NEW DELHI: Recent remarks by US Secretary of Anthony Blinken seems to have caught Tehran off guard. In a recent interview to a television channel, Blinken not only stated that Iran was a few months away from acquiring a nuclear weapon but also that the recent removal of restraints by Tehran was something that Washington was viewing with great concern.
“Having a weapon that they can actually detonate and use is another. And so there has – there’s a timeline that’s probably different for that. But the bottom line is they are getting closer to the point where they would be either a threshold nuclear power, or actually a nuclear power. And that is profoundly against our interests.”
Blinken’s remarks are interesting because they come at a time when great pressure is being amounted on the United States to modify the JCPOA. The latest statesman to propagate this proposed “new deal” has been French President Emmanuel Macron. A supporter of normalisation of US-Iran ties, Macron was believed to have worked hard behind the scenes to arrange a meeting between Presidents Donald Trump and Hassan Rouhani in 2019. However, in what is being viewed an anti-Iran move the French president has insisted on Saudi Arabia being party to any new deal between Iran and the United States
“Negotiations with Iran will be very strict and it will be necessary to include our partners in the region in the nuclear agreement, including Saudi Arabia,” Macron said warning that “the time remaining to prevent Iran from acquiring a nuclear weapon is very short.”

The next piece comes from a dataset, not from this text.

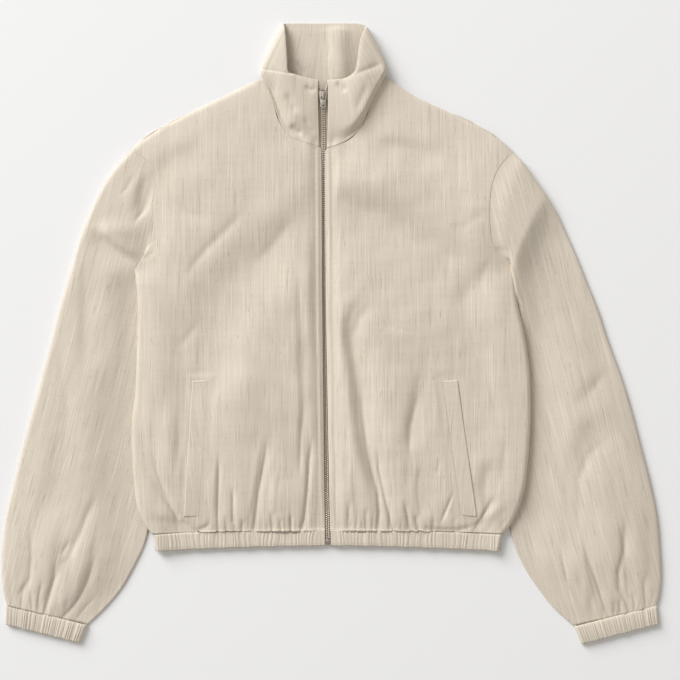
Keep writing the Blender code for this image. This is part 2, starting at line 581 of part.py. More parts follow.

Given that Tehran has been leaning on parties such as Russia and the EU who were believed to have played an important behind the scenes role in the JCPOA, Macron’s remarks will have come as a blow. Iran’s Foreign Minister Javad Zarif recently visited Moscow where he held talks with his Russian counterpart Sergei Lavrov who has assured him of Moscow’s full support. Zarif has also reached out to the EU to ask them to be the bridge by which the US and Tehran could talk on a possible return and compliance with the JCPOA.
The problem remains as to who will take the first step. And that Iran-watchers say is what Saudi Arabia, UAE and Israel are counting on. By their renewed insistence that they should be a party to US-Iran deal they are hoping to push negotiations for a deal beyond June when the Iranian elections are to be held.
Nationalist sentiments already running high suggests that if Rouhani gets nothing, he could be replaced by a more stridently anti-US figure such as former president Mahmoud Ahmadinejad which is likely to scuttle all chances of negotiation. The order passed by the Majlis to remove all access of IAEA inspectors to the country’s nuclear facilities by February 21 is another trigger likely to heighten anxieties further should some talk of rapprochement not be reached.
Then there is the case of Israel. The bomb blast outside the Israeli mission in New Delhi, purported to be the work of Iranian agents – Tehran denies this – has heightened anger among Israel’s top brass and a call for action. This was revealed in an address made by Lt. Gen. Aviv Kochavi, chief of the Israeli Defense Forces on January 26 where he stated that Israel has already put in place further “military options” in addition to the existing ones.
The timing of the remark could not be more definitive given that the US CENTCOM chief General Kenneth McKenzie was landing in Tel Aviv a few days later for his first working visit. The unspoken message from Tel Aviv to Washington could not have been clearer: back off.
Such signalling though would certainly have been expected by President Joe Biden and though Washington is revealing nothing Iranian analysts such as Ambassador KP Fabian do not rule out the possibility that Biden’s behind-the-scenes talks with Tehran may have begun even while he was president-elect.
“‘Biden must say the US will go back to a ‘rules-based international order’ which includes rejoining global institutions and honouring its international agreements under which the JCPOA can come. If he focuses too much on the ballistic missile reduction programme that will make moving forward much more difficult.”